AD Ports Group
- Native name: مجموعة موانئ أبوظبي
- Company type: Public
- Traded as: ADPORTS
- Industry: Ports; Maritime; Logistics; Industrial Zones; Economic Zones; Free Zones;
- Founded: 2006; 20 years ago
- Headquarters: Abu Dhabi, United Arab Emirates
- Area served: Worldwide
- Key people: Mohamed Juma Al Shamisi (managing director and group CEO)
- Products: Digital, Economic Cities & Free Zones, Logistics, Maritime, Ports
- Revenue: AED 5.498 Bn (2022)
- Operating income: AED 1.670 Bn (2022)
- Net income: AED 1.284 Bn (2022)
- Total assets: AED 38.512 Bn (2022)
- Number of employees: 4,061 (Full Time Employees as of end of 2022)
- Subsidiaries: Maqta Gateway, KEZAD Group, KEZAD Communities, AD Ports Logistics, Noatum, Abu Dhabi Maritime Academy, Abu Dhabi Maritime, OFCO, SAFEEN, Abu Dhabi Ports, Fujairah Terminals, Abu Dhabi Cruise Terminal, SAFEEN Feeders, Divetech Marine Engineering
- Website: www.adportsgroup.com

= AD Ports Group =

UAE ports, industrial zones, and logistics operator

AD Ports Group (مجموعة موانئ أبوظبي; formerly Abu Dhabi Ports Company and ADPC) is the exclusive developer and regulator of ports and related infrastructure in Abu Dhabi.

== History ==
Abu Dhabi Ports PJSC was established by Emiri Decree in 2006. In 2021 AD Ports Group was established bringing together all subsidiaries as an integrated business across five clusters – Digital, Economic Cities & Free Zones, Logistics, Maritime and Ports.

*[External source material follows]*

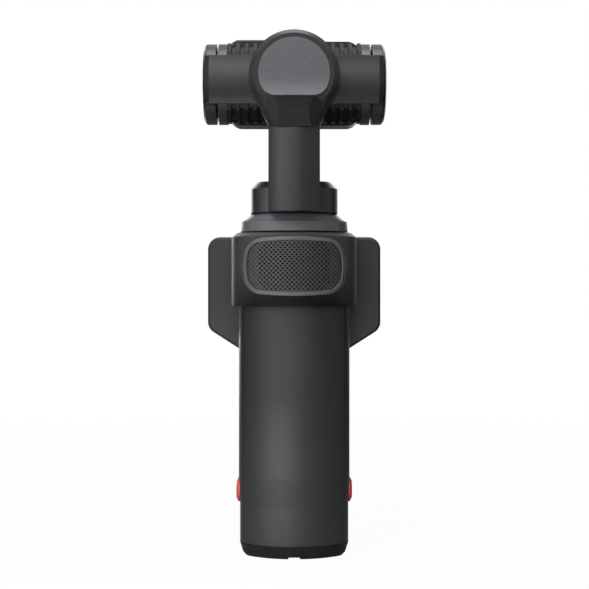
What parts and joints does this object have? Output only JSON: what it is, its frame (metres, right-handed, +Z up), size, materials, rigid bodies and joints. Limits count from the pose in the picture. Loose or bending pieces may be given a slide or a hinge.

AD Ports Group was publicly listed on 8 February 2022 (Ticker: ADPORTS on Abu Dhabi Securities Exchange (ADX)). Abu Dhabi Developmental Holding Company (ADQ) is the majority shareholder.

AD Ports Group was ranked 49th on Forbes Middle East's Top 100 Listed Companies list.

== Subsidiaries/Associated Companies ==
AD Ports Group has five integrated business clusters Digital, Economic Cities & Free Zones, Logistics, Maritime and Ports. Under the supervision of Abu Dhabi's Department of Economic Development, Maqta Gateway have developed and operates the Advanced Trade and Logistics Platform (ATLP) designed to unify trade and logistics services across Abu Dhabi, including sea, land, air, and industrial and free zones.

The Economic Cities & Free Zones Cluster oversees the operations of KEZAD Group the largest integrated trade, logistics and industrial hub in the region. The Cluster provides a hub for manufacturing, logistics and trade with more than 550 km^{2} of land including 100 km^{2} designated as Free Zone. In 2021, KEZAD Group Communities was established as an employee accommodation provider.

AD Ports Group acquired MICCO Logistics in 2020 to bolster its logistics capabilities and service offerings. In 2023, the Group acquired Noatum, a leading multinational provider in transport, comprehensive logistics, and port operations services, to operate its Logistics Cluster. MICCO Logistics was subsequently integrated into the Middle East division of Noatum Logistics, a global integrated supply chain services provider.

The Ports Cluster owns and operates 10 terminals and ports in the UAE. The Ports Cluster has local and global partnerships including with ADNOC, COSCO Shipping Ports, CMA CGM Group, Mediterranean Shipping Company (MSC) and Autoterminal Barcelona.

The Maritime Cluster provides maritime services through SAFEEN including pilotage, bunkering, harbour tugs and towing, Vessel Traffic Services (VTS), transshipment, offshore and onshore logistics and support. Specialised offshore services are catered for by OFCO and a feedering service through SAFEEN Feeders. Also within the cluster, Abu Dhabi Maritime governs and regulates Abu Dhabi's waters ensuring the implementation of maritime health and safety and maritime education and training for professionals and graduates is provided by Abu Dhabi Maritime Academy.

=== Expansion ===
In 2023 and 2024, AD Ports Group expanded to South Asia with the signing of major concession agreements with Pakistan to operate deep-sea terminals at the Port of Karachi. The concessions cover the operation of a container terminal under a 50-year term and a bulk and general cargo terminal under a 25-year term extendable to an equal term. The concessions grant a continuous quay length of about 2300 meters on the East Wharf of the Port of Karachi. The container terminal is operated by Karachi Gateway Terminal at berths 6-10. The bulk and general cargo terminal is operated by Karachi Gateway Terminal Multipurpose at berths 11-17. Both the operators being majority owned subsidiaries of AD Ports Group.